Panicking will not help the situation, and may put you in more harm. The best thing you can do now is to take a deep breath and prepare to handle the logistics required, calmly and pragmatically.

Make a Report With the Local Police

This is important, not because the police will necessarily be able to find the thief and return your belongings to you, but because this will give you a written record of the items that have been stolen. The police report will come in handy if you need to make any claims with your insurance, and it will also be important to get replacement travel documents.

Many countries require you to have some form of ID on you, so if you ever get questioned, you can show the authorities this police report and avoid getting yourself into further trouble.

Cancel Credit and Debit Cards

You'll need to make a call to your bank to cancel any credit cards that have been stolen. If you happened to have made a photocopy of your cards (or a smartphone image), you will find that very helpful right now, since they have the right toll free number printed on them for international calls. Plus, you'll be able to provide customer service with your account information seamlessly.

If you don't have this information conveniently copied, that's okay, too. You can find the phone number for your bank or credit card provider online. Even without your card number, they will be able to identify you and find your account information based on a series of security questions. (The exact questions will depend entirely on your particular bank's security system.)

At this point you, can decide if it makes sense to have a card mailed to you internationally. They will probably have an express service and should be able to get a card to you within a few days.

While you're on the phone, make sure to copy down your account information so that you have it on hand in case you need to call them again to further sort things out.

Call Your Travel Insurance Agent

Of course, not everyone has the foresight to buy travel insurance, but if this is something you purchased before your trip, now is the time to take advantage of it. If you do have a comprehensive travel insurance plan, you can call them and they may be able to set you up with someone who will help you with accepting money as well as offer support in other ways.

Depending on your plan, they may even cover the cost for you to fly home. There may be some fees associated with this, so it may not be the most cost-effective way to do it, but it is a safety net that you can rely on if needed.

Get Cash

If your bank has international locations, you can go into a branch to get access to your money. If you need an emergency transfer, you can often get one through Western Union.
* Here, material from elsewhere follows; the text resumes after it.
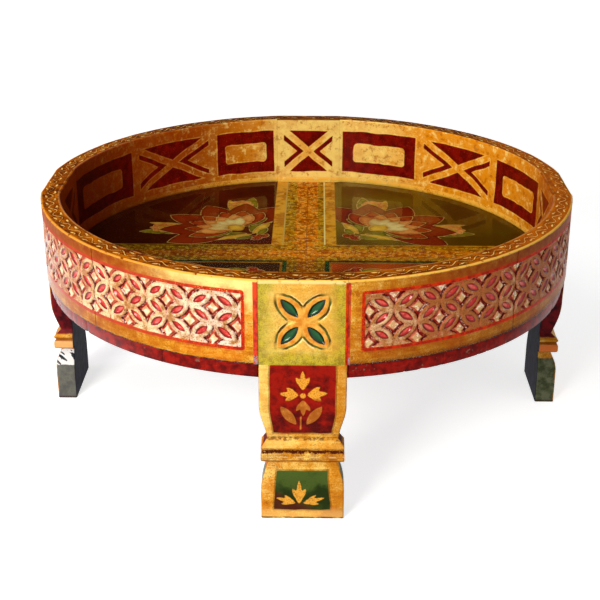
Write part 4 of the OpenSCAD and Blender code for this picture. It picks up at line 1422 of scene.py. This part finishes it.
# %% [markdown]
# The painted cross lies over the flower pattern. Its strips are told by the distance from the
# nearer axis, and behind the middle the upright strip is wider. The cut edge is plain maroon,
# chipped down to the wood, and the underside is bare wood.

# %% Paints of the floor, and the four planks
STRIP_HALF, WIDE_STRIP_HALF = 30.0, 42.0


def board_top_paint():
    """The painted strips, and between them four grounds with the flower pattern, which a painted shadow
    darkens towards the sides. The strips are dabbed with small flecks, and painted shade darkens them towards
    the left and the front. Behind the middle the upright strip is wider and has gold borders, and the others
    have dark green ones."""
    paint = Paint("board_top")
    inks = {ink: paint.distance(ink) for ink in INKS}
    wide, deep = paint.x.size(), paint.y.size()
    worn, fine, broad = paint.noise(9, 3, 0.6), paint.noise(1.4, 3, 0.65), paint.noise(40, 3, 0.6)
    right, back = paint.x.ramp(-0.5, 0.5), paint.y.ramp(-0.5, 0.5)
    paint.colour = paint.mix(back, paint.mix(right, (64, 30, 2), (200, 72, 2)),
                             paint.mix(right, (84, 18, 2), (116, 84, 6)))
    # Painted shadow darkens the grounds in patches, towards the sides and most in front.
    shadow = paint.noise(70, 2).ramp(0.42, 0.62) * 0.5
    shadow = shadow.most(wide.ramp(60, 130) * (1 - back) * 0.6).most(wide.ramp(110, 200) * 0.7)
    paint.lay(shadow, paint.mix(right, (26, 3, 1), (70, 44, 2)))
    paint.lay(fine.ramp(0.55, 0.66) * 0.3, (140, 86, 14))
    nearest = None
    strokes = paint.noise(5, 4, 0.7, stretch=(0.5, 0.5, 1))
    for ink, edge in inks.items():
        dark, light = INKS[ink]
        inner = (strokes * 1.6 - edge * 0.10 - 0.5).ramp(0.1, 0.9)
        paint.lay(edge.ramp(0.3, -0.3), paint.mix(inner, dark, light))
        nearest = edge.size() if nearest is None else nearest.least(edge.size())
    paint.lay(nearest.ramp(0.7, 0.25) * worn.ramp(0.34, 0.50) * 0.8, (222, 176, 100))

    varnish = paint.noise(55, 3, 0.6).ramp(0.40, 0.62) * 0.45
    paint.lay(varnish, paint.mix(1.0, paint.colour, (214, 160, 90), "MULTIPLY"))

    flecks = paint.cells(4.8).between(0.18, 0.40, 0.05) * fine.ramp(0.42, 0.48)
    # Painted shade darkens the strips towards the left and the front.
    strip_shade = paint.x.ramp(-40, -150).most(paint.y.ramp(0, -40)) * 0.65
    orange = paint.stack((176, 78, 0), (worn.ramp(0.40, 0.62), (244, 130, 4)), (strip_shade, (92, 34, 0)),
                         (flecks * (1 - strip_shade * 0.8), (255, 186, 66)))
    olive = paint.stack(
        (128, 76, 0), (worn.ramp(0.40, 0.62), (204, 128, 2)),
        (deep.ramp(100, 45) * 0.75, paint.mix(worn.ramp(0.4, 0.6), (166, 86, 0), (232, 132, 0))),
        (strip_shade, (54, 44, 4)), (flecks * (0.9 - strip_shade * 0.5), (232, 186, 48)))
    stripes = paint.mix((worn + broad).ramp(0.86, 1.12), (190, 104, 8), (232, 156, 36))
    dark_green = paint.mix(worn.ramp(0.4, 0.6), (16, 36, 10), (44, 66, 22))

    skew = wide + paint.x.ramp(13, 20) * 6
    line = paint.mix(right, (206, 160, 78), (240, 210, 136))
    upright = paint.stack(
        orange, (skew.wobble(worn, 3).ramp(13.5, 14.5), olive),
        (skew.between(27.0, 29.0, 0.3), line), (skew.ramp(28.7, 29.3), stripes))
    paint.lay(skew.ramp(WIDE_STRIP_HALF + 0.3, WIDE_STRIP_HALF - 0.3) * back, upright)
    strip = wide.least(deep)
    cross = paint.stack(
        orange, (strip.wobble(worn, 6).ramp(8.0, 12.0), olive),
        (strip.ramp(21.6, 22.4) * paint.y.ramp(4, -4).most(0.35), dark_green),
        (strip.ramp(26.8, 27.4), paint.mix(strip_shade, stripes, (96, 52, 6))),
        (wide.ramp(30, 60) * 0.18, (48, 6, 0)))
    edges = STRIP_HALF + 0.3, STRIP_HALF - 0.3
    paint.lay(strip.ramp(*edges) * paint.y.ramp(*edges), cross)
    return paint.finish(0.36 + fine * 0.16, fine * 0.3 + worn * 0.5, specular=0.005)


def board_edge_paint():
    """Maroon paint on the cut edge, knocked off in places down to the wood."""
    paint = Paint("board_edge")
    worn, fine = paint.noise(9, 3, 0.6), paint.noise(1.5, 3, 0.7)
    paint.colour = paint.mix(worn.ramp(0.32, 0.66), (92, 6, 4), (152, 22, 10))
    chips = paint.noise(7, 3, 0.65).ramp(0.65, 0.69)
    bare = paint.mix(fine, (60, 30, 24), (168, 116, 92))
    low_edge = (paint.z + worn * 4).ramp(BOARD_LOW + 4.5, BOARD_LOW + 2)
    paint.lay(low_edge * 0.7, (36, 8, 10))
    paint.lay(chips, bare)
    paint.lay(fine.ramp(0.60, 0.70) * 0.5, BLACK)
    return paint.finish(0.38 + fine * 0.2 + chips * 0.2, worn * 0.6 - chips * 1.2,
                        coat=paint.x.ramp(-120, -260) * 0.8 + paint.x.ramp(190, 265) * 0.3 + 0.06)


ALONG_X, ALONG_Y = (0.06, 1, 1), (1, 0.06, 1)


def wood_paint(name, dark, light, stretch):
    """Plain wood: noise drawn out along the grain, and darker pores on the same lines."""
    paint = Paint(name)
    rings, pores = paint.noise(9, 4, 0.6, stretch=stretch), paint.noise(1.2, 3, 0.6, stretch=stretch)
    stains = paint.noise(60, 3, 0.6)
    paint.colour = paint.mix(rings.ramp(0.34, 0.66), dark, light)
    paint.lay(pores.ramp(0.56, 0.68) * 0.6, paint.mix(0.5, dark, BLACK))
    paint.lay(stains.ramp(0.50, 0.70) * 0.4, dark)
    return paint.finish(0.6 + pores * 0.2, rings * 0.5 - pores * 0.6)


board_top, board_edge = board_top_paint(), board_edge_paint()
board_under = wood_paint("board_under", (62, 38, 24), (104, 68, 42), ALONG_Y)
PLANK_ENDS = [-BOARD_R, -SEAM_X, 0, SEAM_X, BOARD_R]
for k, side in enumerate(["left_outer", "left_inner", "right_inner", "right_outer"]):
    plank_piece(f"painted_plank_{side}", PLANK_ENDS[k], PLANK_ENDS[k + 1], f"plank_{side}", 70 + k)
print("planks laid")

# %% [markdown]
# ## Wood, steel and glass
# The hidden pegs, the battens and the screws keep their ready-made meshes, and only get a
# material. The glass lets light straight through and adds its mirror image on top. How much it
# mirrors depends on the angle, which the Fresnel node works out. Its front half mirrors hardly
# anything, so that the painting under it stays clear.

# %% Materials for the ready-made nodes
WHITE = shade(255, 255, 255)


def steel_paint():
    """Zinc-plated screws, a little stained."""
    paint = Paint("screw_steel")
    worn, fine = paint.noise(4, 3, 0.6), paint.noise(0.7, 2)
    paint.colour = paint.mix(worn.ramp(0.4, 0.66), (176, 172, 160), (120, 104, 84))
    return paint.finish(0.28 + worn * 0.25, fine, metallic=0.9, lift=0.00005)


def glass_paint():
    """Clear glass: see-through with a faint green, and on its outer side a mirror. The mirror's
    share is Fresnel's, times 0.03 in front and 0.43 at the back."""
    paint = Paint("glass_clear")
    outer_side = 1 - paint.add("ShaderNodeNewGeometry", output="Backfacing")
    clear = paint.add("ShaderNodeBsdfTransparent", inputs={0: shade(248, 252, 248)})
    mirror = paint.add("ShaderNodeBsdfGlossy", inputs={"Color": WHITE, "Roughness": 0.06})
    share = paint.add("ShaderNodeFresnel", inputs={"IOR": 1.45}) * outer_side
    share = share * (paint.y.ramp(40, 120) * 0.4 + 0.03)
    both = paint.add("ShaderNodeMixShader", inputs={0: share, 1: clear, 2: mirror})
    paint.add("ShaderNodeOutputMaterial", inputs={0: both})
    return paint.material


def dress(node, paint):
    """Gives a ready-made node its material in every slot."""
    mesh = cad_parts[node].data
    for slot in range(len(mesh.materials)):
        mesh.materials[slot] = paint


batten_wood = wood_paint("batten_wood", (96, 62, 36), (150, 106, 66), ALONG_X)
peg_wood = wood_paint("peg_wood", (168, 128, 84), (212, 176, 128), ALONG_X)
screw_steel, glass_clear = steel_paint(), glass_paint()
for paint, nodes in ((batten_wood, ("batten_front", "batten_back")),
                     (peg_wood, ("leg_pegs", "splice_pegs", "board_pegs", "plank_pegs")),
                     (screw_steel, ("rim_screws", "batten_screws")), (glass_clear, ("glass_disc",))):
    for node in nodes:
        dress(node, paint)
print("slots of the glass:", len(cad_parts["glass_disc"].data.materials))

# %% [markdown]
# ## Floor and light
# The table stands on white paper. The camera sees the paper as white, and a part of it is
# plain diffuse, so the shadow under the table stays. The strongest soft lamp stands in front
# on the left and makes the highlights. Weaker ones stand on the right, far on the left and
# over the table, and the world fills the shadows.

# %% Floor, lamps and world
def seen(start):
    """1 for rays from the camera, off a mirror or through glass, and 0 for all others."""
    from_camera, off_mirror, through = (start.add("ShaderNodeLightPath", output=f"Is {kind} Ray")
                                        for kind in ("Camera", "Glossy", "Transmission"))
    return from_camera.most(off_mirror).most(through)


def stage_paint():
    """Pale paper that keeps the shadow: diffuse light, and a glow that only the camera, mirrors
    and glass see, a little stronger far away. From below the paper is clear."""
    paint = Paint("paper")
    matt = paint.add("ShaderNodeBsdfDiffuse", inputs={0: (0.8, 0.8, 0.8, 1)})
    far = paint.place.length().ramp(900, 2500)
    glow = paint.add("ShaderNodeEmission", inputs={0: WHITE, "Strength": seen(paint) * (far * 0.12 + 0.7)})
    both = paint.add("ShaderNodeAddShader", inputs={0: matt, 1: glow})
    below = paint.add("ShaderNodeNewGeometry", output="Backfacing")
    clear = paint.add("ShaderNodeBsdfTransparent")
    both = paint.add("ShaderNodeMixShader", inputs={0: below, 1: both, 2: clear})
    paint.add("ShaderNodeOutputMaterial", inputs={0: both})
    return paint.material


def lamp(name, place, aim, width, power, colour):
    """A soft square lamp at that place, pointed at the aim: its back looks away from the aim,
    and its side is level."""
    light = bpy.data.lights.new(name, "AREA")
    light.size, light.energy, light.color = width, power, colour
    away = np.array(place, float) - np.array(aim, float)
    back = away / np.linalg.norm(away)
    side = np.cross([0, 0, 1], back)
    side = side / np.linalg.norm(side)
    show(name, light).matrix_world = matrix_of(side, np.cross(back, side), back, place)


FLOOR_SIZE = 8.0
paper = bpy.data.meshes.new("paper")
floor_corners = [(x * FLOOR_SIZE, y * FLOOR_SIZE, 0) for x, y in ((-1, -1), (1, -1), (1, 1), (-1, 1))]
paper.from_pydata(floor_corners, [], [(0, 1, 2, 3)])
paper.materials.append(stage_paint())
floor = show("paper", paper)

lamp("key", (-0.9, -1.8, 1.0), (0, 0, 0.2), 0.6, 30, (1, 0.97, 0.92))
lamp("fill", (1.8, -1.2, 1.0), (0, 0, 0.2), 1.0, 2, (0.96, 0.95, 1))
lamp("edge", (-2.0, -0.3, 0.5), (-0.2, 0, 0.2), 0.6, 9, (0.96, 0.86, 1))
lamp("over", (-0.5, -0.6, 1.3), (0.1, 0.2, 0.15), 0.5, 7, (1, 0.97, 0.92))

world = bpy.data.worlds.new("studio")
bpy.context.scene.world = world
world.use_nodes = True
world.node_tree.nodes.clear()
sky = Wire(world.node_tree, None)
backdrop = sky.add("ShaderNodeBackground", inputs={0: WHITE, 1: seen(sky) * 0.76 + 0.24})
sky.add("ShaderNodeOutputWorld", inputs={0: backdrop})
bpy.context.scene.view_settings.view_transform = "Standard"

# %% [markdown]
Keep in mind that Western Union will require some sort of identification for you to be able to accept a transfer, so if you have no form of ID, you will have to have a trustworthy friend help you accept the money. Sometimes hotels offer money wire services for their guests, too.

Get a Replacement Passport

If your passport was stolen, you're going to need to go to the local embassy to get a replacement travel document. You'll have a choice of getting a temporary travel passport — which takes minimal processing time — or you can wait a little bit longer for another permanent passport. You will have to pay for the passport though, so make sure you have cash or your new credit card when you apply.

Take a Step Back and Put Things in Perspective

Getting material things stolen is not ideal, but your health and safety are really the most important. There is always something to be grateful for and positive thinking is one of the best things you can do to cope with an experience like this. There's no use getting paranoid or ruining the rest of your trip — just learn from what has happened, and try not to make the same mistakes again. There are always things that are out of your control, so don't beat yourself up about it either.